When my daughter first started losing teeth, her biggest worry was whether she would also lose her very recently acquired ability to whistle. Now that she’s lost four teeth in the front of her mouth and her shrill skill is unabated, her concerns have apparently shifted.
Yesterday morning, as I’m trying to catch an extra 15 minutes of sleep on the daybed in my office while the coffee is brewing downstairs and my wife is snoozing in our room, I hear tiny feet padding up the stairs to my office.
“What, Honey?” I groan softly.
“One of my teeth is loose.”
“Okaayyyy. Is it about to come out right now? Do you need me to pull it?” I asked, hoping upon hope that the answer is no and that I can soon go back to dozing.
“Then why are you waking me up to tell me this?”
“Because I really wish it was one of my silver teeth and it isn’t.”
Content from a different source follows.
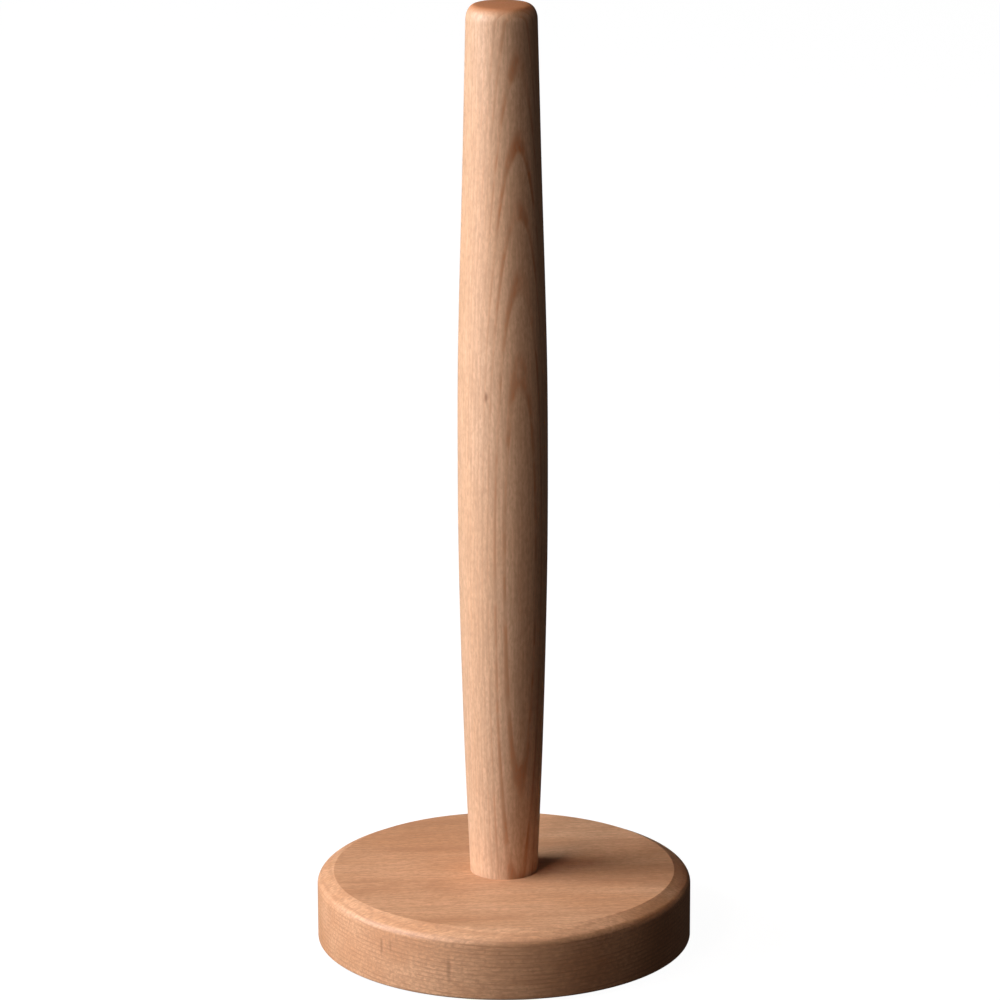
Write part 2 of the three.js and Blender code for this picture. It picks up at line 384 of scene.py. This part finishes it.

This is probably where it’s useful to point out that the two back teeth on the bottom left of her mouth and the same two on the bottom right all have full crowns on them and have for a couple years now. Not because she stunk at brushing or because we sucked at being parents but because it’s a common thing among kids who nurse a lot for the first couple (or few) years of life, because the milk pools in the back of their mouth overnight while they sleep, and the bacteria do a happy dance all over the teeth because of that.
My daughter doesn’t dislike those teeth. In fact, she seems to find them cool.
However, ever since we let her keep the last tooth she lost as a memento, she’s been eying those silver-capped teeth like they were made of solid platinum and asking if she can keep all four of them when they fall out.
Now she’s bummed when they aren’t the teeth that get loose.
She is not renowned for her patience.
I don’t think she has the ability or willingness to do any amateur dentistry for a self-extraction…but I’m going to make sure all my pliers are hidden away all the same.